* The exercise: Write down every entry below once more, exactly.

+++

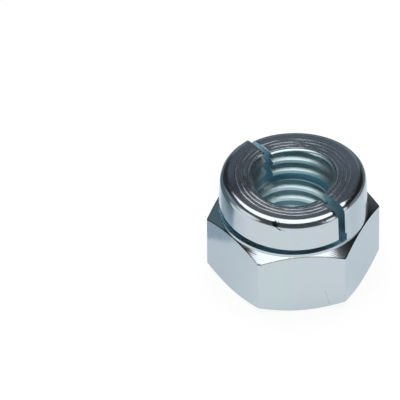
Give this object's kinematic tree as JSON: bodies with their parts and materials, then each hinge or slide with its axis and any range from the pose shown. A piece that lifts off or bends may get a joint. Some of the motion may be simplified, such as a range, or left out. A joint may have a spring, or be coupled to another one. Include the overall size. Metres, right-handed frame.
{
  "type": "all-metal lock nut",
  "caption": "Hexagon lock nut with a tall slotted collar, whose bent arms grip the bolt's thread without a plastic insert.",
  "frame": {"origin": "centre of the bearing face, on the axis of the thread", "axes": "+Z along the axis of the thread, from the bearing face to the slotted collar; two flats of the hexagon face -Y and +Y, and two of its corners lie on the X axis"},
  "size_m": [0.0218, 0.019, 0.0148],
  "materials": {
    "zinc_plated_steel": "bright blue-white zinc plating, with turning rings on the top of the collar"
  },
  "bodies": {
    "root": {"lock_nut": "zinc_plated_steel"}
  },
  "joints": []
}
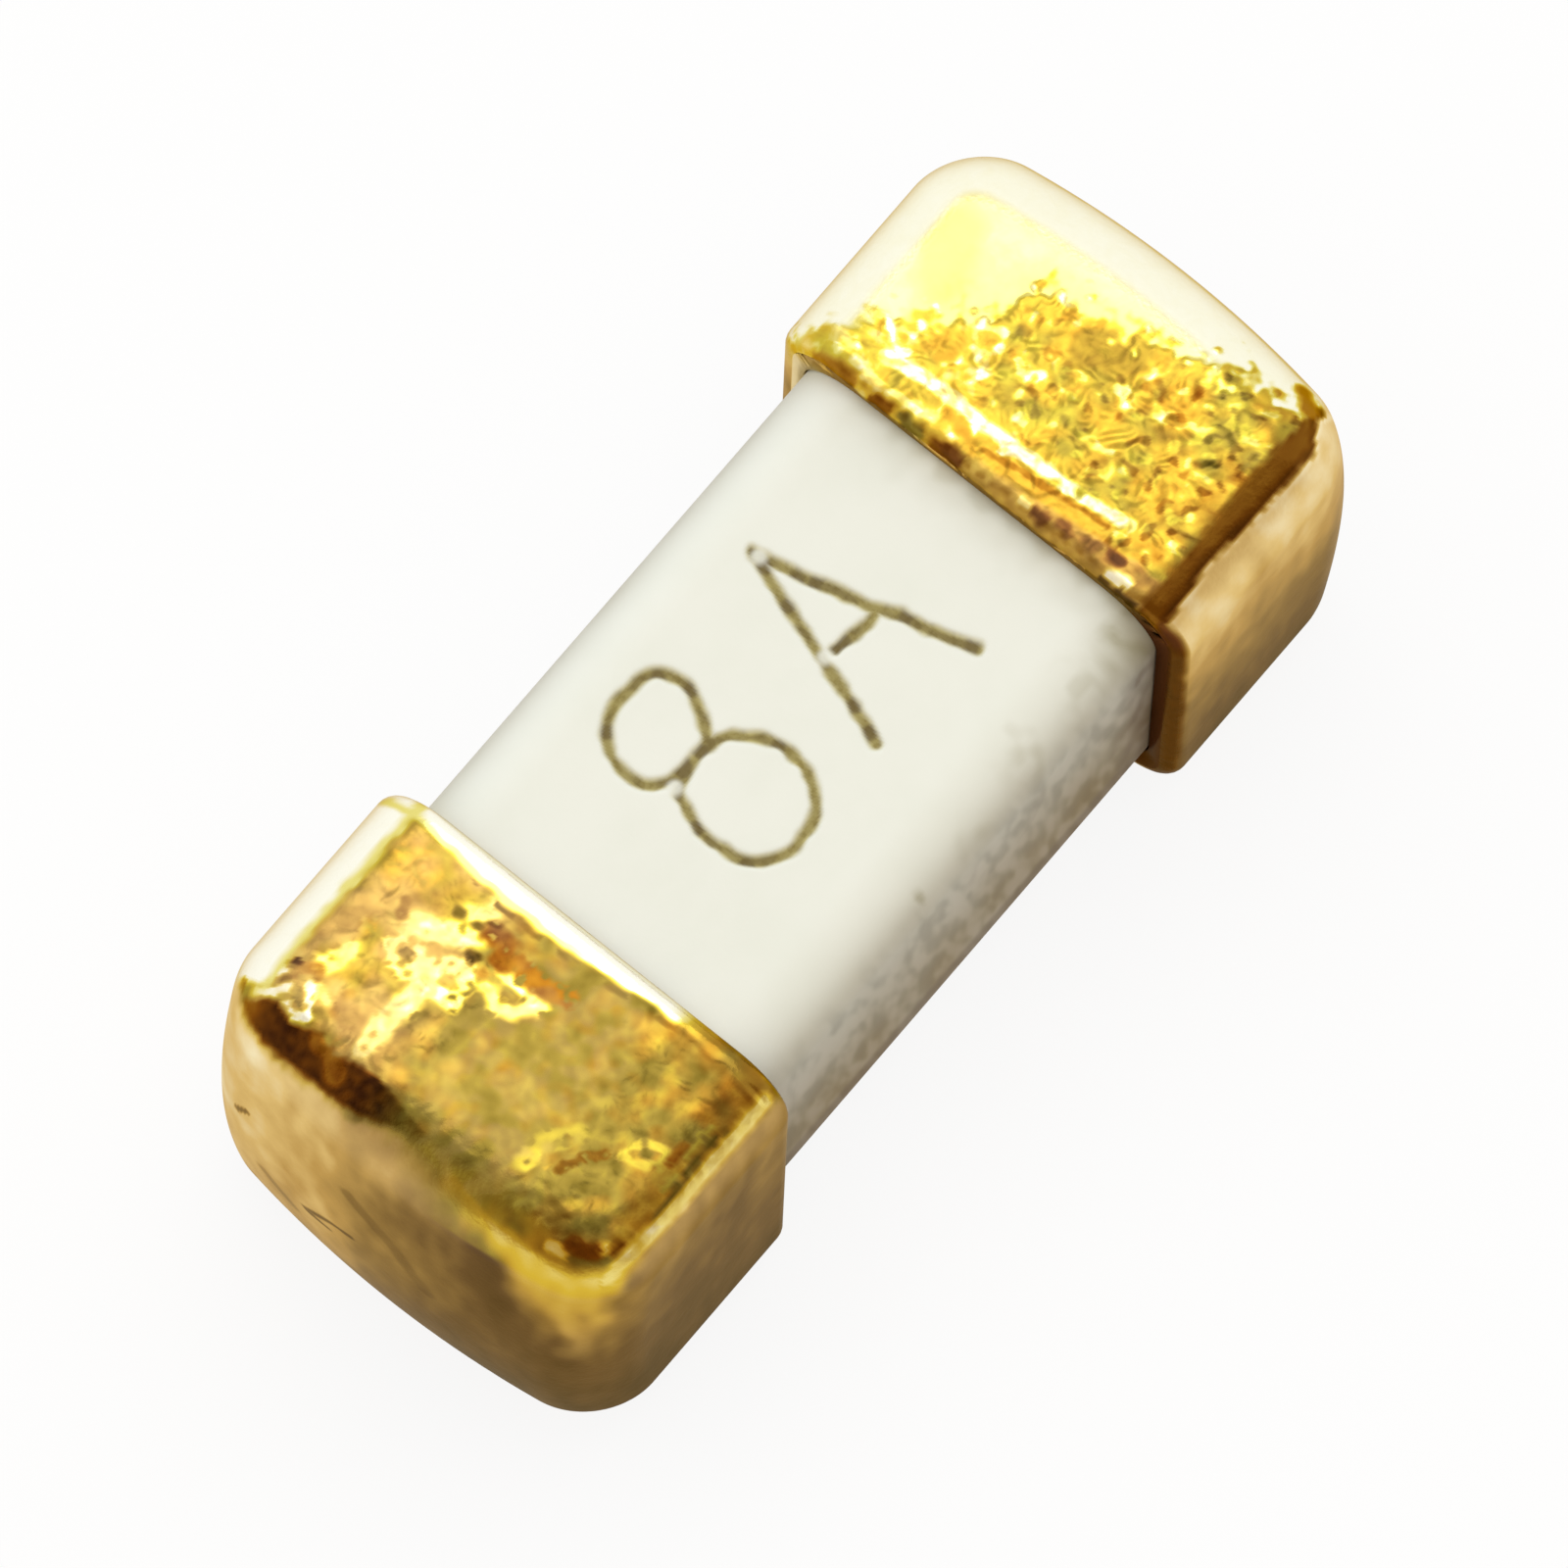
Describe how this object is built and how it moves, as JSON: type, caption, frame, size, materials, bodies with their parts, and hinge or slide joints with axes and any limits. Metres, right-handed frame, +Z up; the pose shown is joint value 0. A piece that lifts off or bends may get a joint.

+++

* Task response:
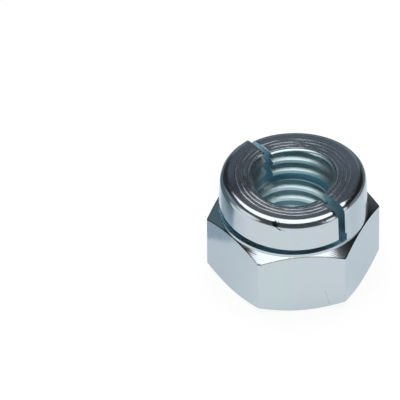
Give this object's kinematic tree as JSON: bodies with their parts and materials, then each hinge or slide with its axis and any range from the pose shown. A piece that lifts off or bends may get a joint. Some of the motion may be simplified, such as a range, or left out. A joint may have a spring, or be coupled to another one. Include the overall size. Metres, right-handed frame.
{
  "type": "all-metal lock nut",
  "caption": "Hexagon lock nut with a tall slotted collar, whose bent arms grip the bolt's thread without a plastic insert.",
  "frame": {"origin": "centre of the bearing face, on the axis of the thread", "axes": "+Z along the axis of the thread, from the bearing face to the slotted collar; two flats of the hexagon face -Y and +Y, and two of its corners lie on the X axis"},
  "size_m": [0.0218, 0.019, 0.0148],
  "materials": {
    "zinc_plated_steel": "bright blue-white zinc plating, with turning rings on the top of the collar"
  },
  "bodies": {
    "root": {"lock_nut": "zinc_plated_steel"}
  },
  "joints": []
}
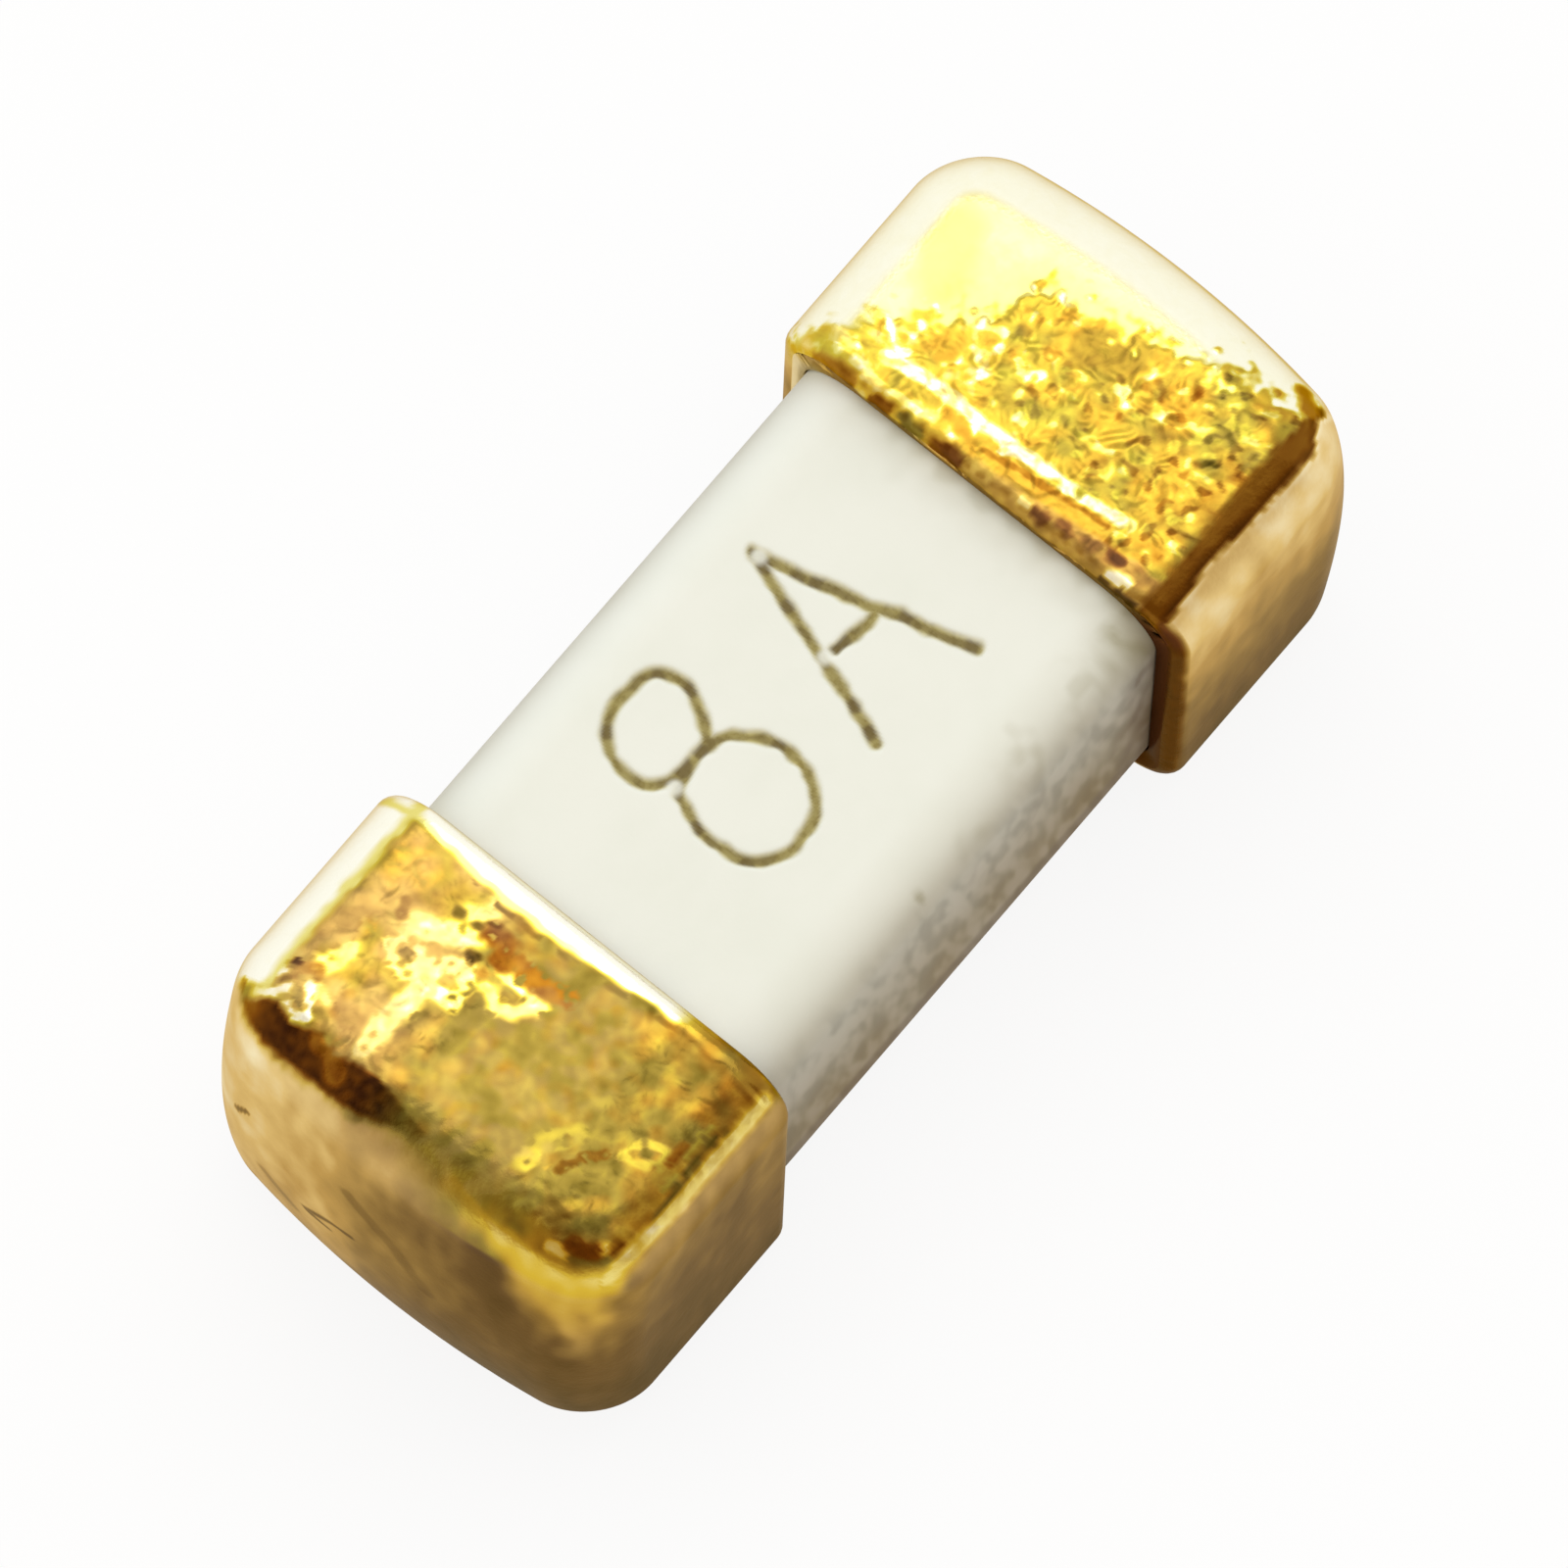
Describe how this object is built and how it moves, as JSON: type, caption, frame, size, materials, bodies with their parts, and hinge or slide joints with axes and any limits. Metres, right-handed frame, +Z up; the pose shown is joint value 0. A piece that lifts off or bends may get a joint.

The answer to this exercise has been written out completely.